En Colombia algunos jefes de recursos humanos dicen abiertamente que discriminan según el vecindario o la universidad o el colegio de los aspirantes. Otros manifiestan que descartan las hojas de vida que usan formas estandarizadas. Uno de ellos me dijo recientemente que los nombres eran su primer filtro: “miro los nombres y descarto los más extraños de una vez”.

Este comportamiento, sobra decirlo, puede verse reflejado en los salarios y otros indicadores del mercado laboral. En un artículo publicado recientemente para el caso de Colombia, estudiamos cuantitativamente el posible impacto de un nombre atípico sobre el ingreso laboral. Los nombres atípicos están asociados con  salarios hasta 20% inferiores: las inferencias causales no son definitivas pero son sugestivas.
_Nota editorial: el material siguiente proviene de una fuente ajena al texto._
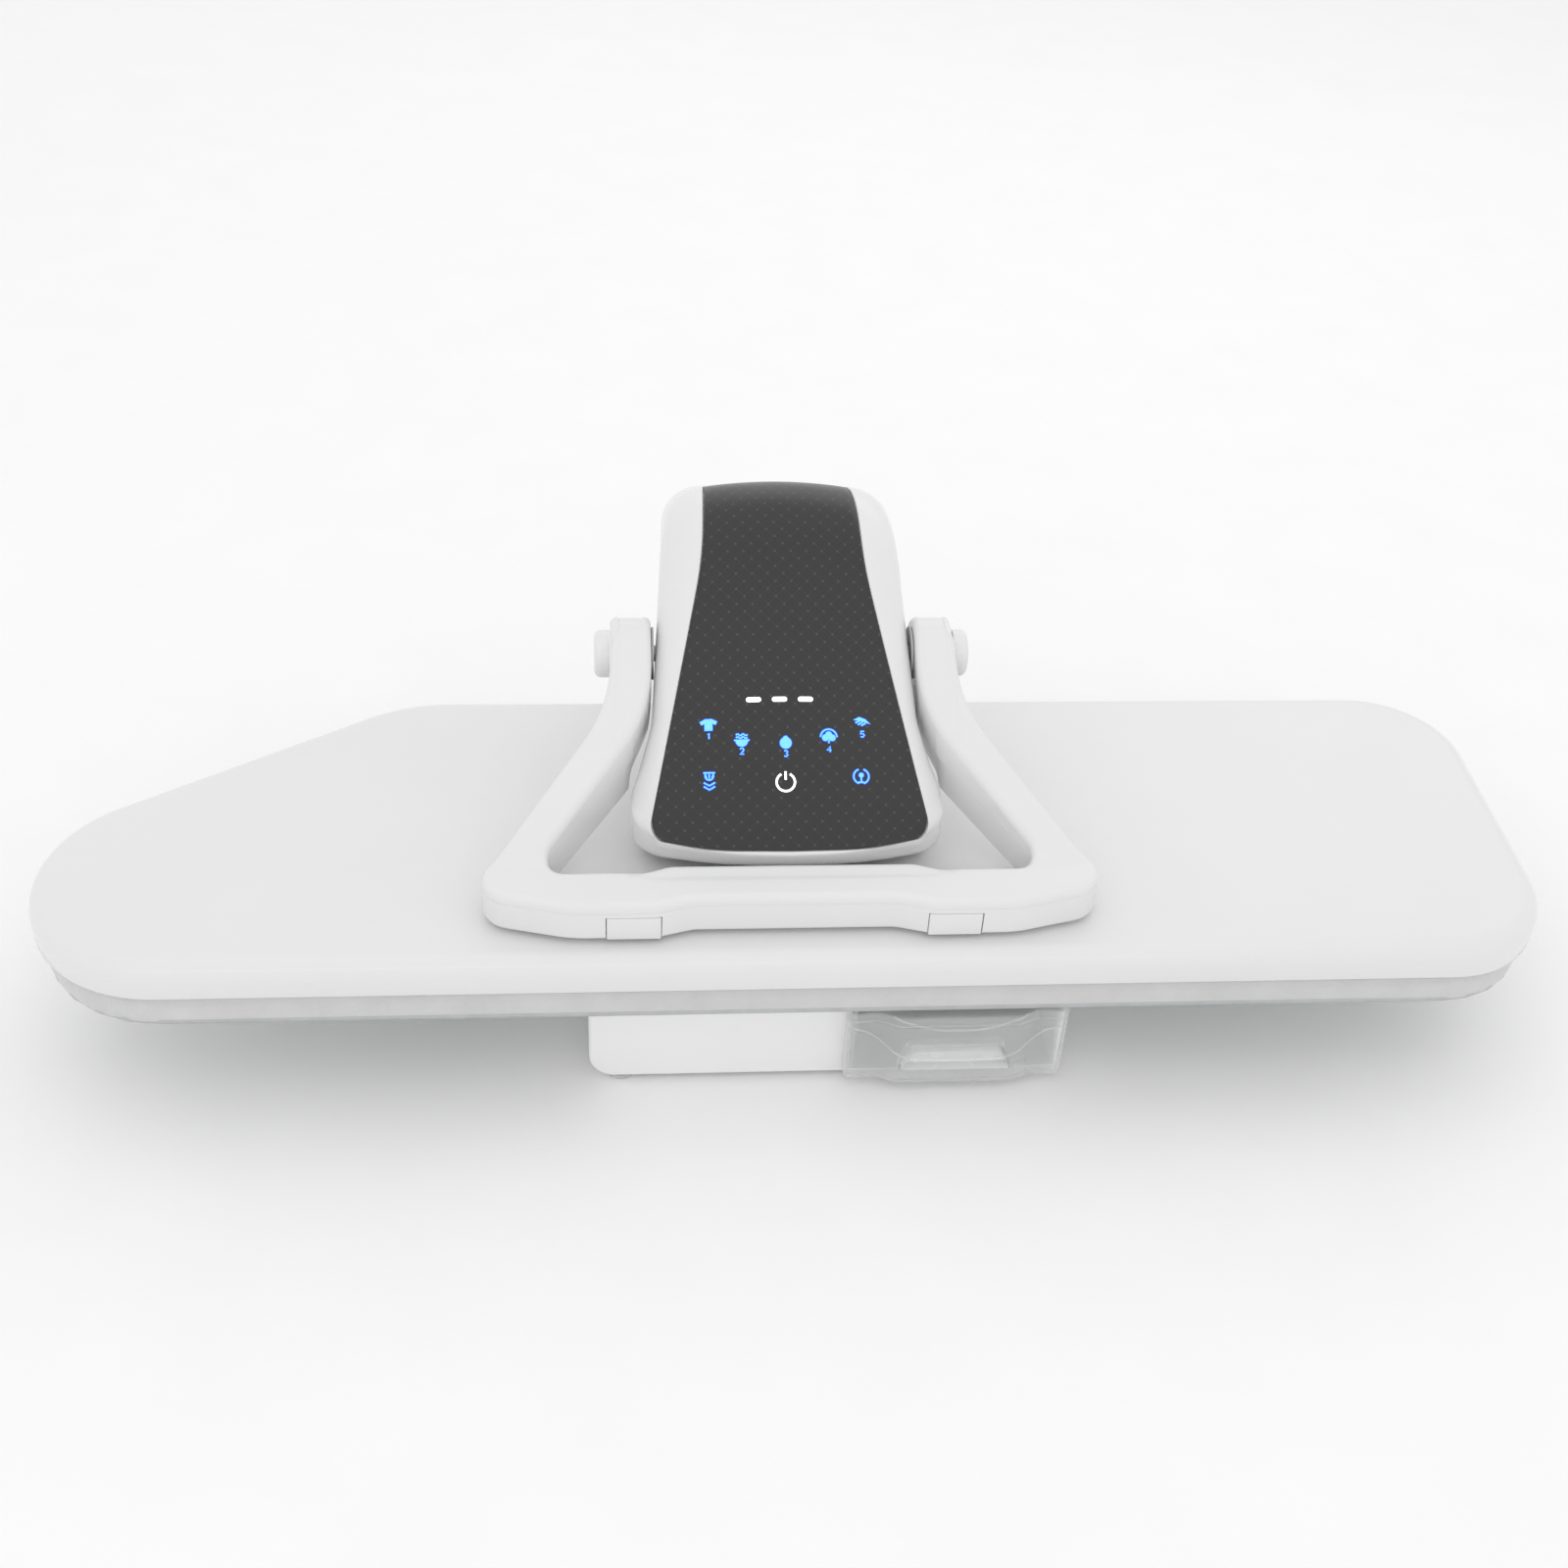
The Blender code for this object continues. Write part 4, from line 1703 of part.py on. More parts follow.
def make_handle():
    """Upper and lower shells of the handle, with pivots, caps, washers and switches."""
    wide = HANDLE_HALF + OVERRUN
    room = handle_body("handle_room", HANDLE_WALL)
    combine(room, swing_space("swing_wall", HANDLE_WALL))
    swing = swing_space("swing_space", 0)
    bore = rod(
        "handle_bore", (ARM_X - wide, PIVOT_Y, PIVOT_Z), (ARM_X + wide, PIVOT_Y, PIVOT_Z),
        PIVOT_SHAFT_RADIUS + GAP,
    )
    pockets = [button_pocket(side) for side in (-1, 1)]
    low_part = slab(
        "part_above", handle_parting(0), ARM_X - wide, ARM_X + wide, plane="YZ",
    )
    high_part = slab(
        "part_shifted", handle_parting(GAP), ARM_X - wide, ARM_X + wide, plane="YZ",
    )
    lower = handle_body("handle_lower_shell", 0, "white_gloss")
    bevel(lower, HANDLE_EDGE)
    combine(lower, low_part)
    combine(lower, room)
    combine(lower, bore)
    combine(lower, swing)
    for pocket in pockets:
        combine(lower, pocket)
    upper = handle_body("handle_upper_shell", 0, "white_gloss")
    bevel(upper, HANDLE_EDGE)
    combine(upper, high_part, "INTERSECT")
    combine(upper, room)
    combine(upper, bore)
    combine(upper, swing)
    make_pivot()
    for side, name in ((-1, "left"), (1, "right")):
        make_button(side, name)


BUTTON_TOP = z_at(GRIP_LOW + BUTTON_HEIGHT)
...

El estudio compara parejas de individuos del mismo origen social (la misma educación de los padres, la misma región de nacimiento, la misma raza, la misma edad, el mismo sexo, etc.) pero con una diferencia aparentemente insignificante: una de ellos tiene un nombre atípico (defino como aquel que no se repite en la muestra) y la otra un nombre repetido. Para los individuos con cinco o más años de educación, los “agraciados” con un nombre atípico ganan 10% menos en promedio. Para los individuos con educación superior, 20% menos. El efecto parece ser mucho mayor en las mujeres que en los hombres.

En Colombia, los nombres raros son cada vez más populares. En la Costa Atlántica, 12% de los jefes de hogar tienen nombres únicos. En la Costa Pacífica, 11% no tienen tocayos. En Bogotá, el porcentaje está cercano a 5%. Pero la tendencia es creciente. Dos generaciones atrás, los nombres religiosos primaban. Ahora la originalidad es cada vez más frecuente. Y creativa.

Nombres atípicos
Hombres Mujeres
Adulsimenes Adripina
Brocardo Belkyss
Cervulo Cilenia
Delford Deyanire
Ederson Eduviges
Filiperto Flaxila
Globys Glenis
Heliodoro Hernecinda
Indalecio Inilquis
Jerson Jeanny
Leusson Lisinia
Mercedario Magnory
Neidilio Nubis
Ortencio Ofelmina
Praxedis Prixila
Rodier Rosadelia
Sinibaldo Saida
Teodosio Tarciza
Vespaciano Villely
Wensislao Wualdetrudis
Zaddyel Zulima

 

Muchos padres no son plenamente conscientes de los costos de sus decisiones. Otros sí los son pero deciden ignorarlos. Con frecuencia los padres escogen los nombres de sus hijos con el fin de afianzar sus identidades ideológicas o raciales. Otras veces simplemente desean expresar sus expectativas o aspiraciones con respecto a sus hijos (Yesaidú por “Yes, I Do” y Juan Jondre, por “One Hundred” son ejemplos extremos). Otras más, las escogencias son caprichosas. Los nombres mezclados o invertidos son comunes. Lo mismo que las elaboraciones sobre los nombres de personajes famosos o sobre temas recurrentes de la cultura popular. Recientemente, The New York Times reseñó el caso de Gilberto Vargas, un vendedor ambulante venezolano, quien les dio a sus cuatro hijas los nombres de Yusmary, Yusmery, Yusneidi y Yureimi, y a sus dos hijos los nombres de Kleiderman y Kleiderson. Los nombres de los niños fueron tomados del pianista francés Richard Clayderman (originalmente Phillip Pages), y los de las niñas, según el testimonio del mismo padre, fueron completamente caprichosos: ocurrencias de ocasión que podrían resultar bastante costosas. Para las hijas, por supuesto.

En suma, los nombres atípicos no sólo señalan una pertenencia social específica, sino que pueden también contribuir a deprimir las oportunidades laborales y por ende a afianzar las brechas sociales. Hay una especie de círculo vicioso en todo esto. Las distancias sociales se reflejan en los nombres pero los nombres, a su vez, amplían las brechas socioeconómicas. Los nombres son un destino. Pero sí pueden ser un lastre significativo al ascenso social. En Colombia al menos.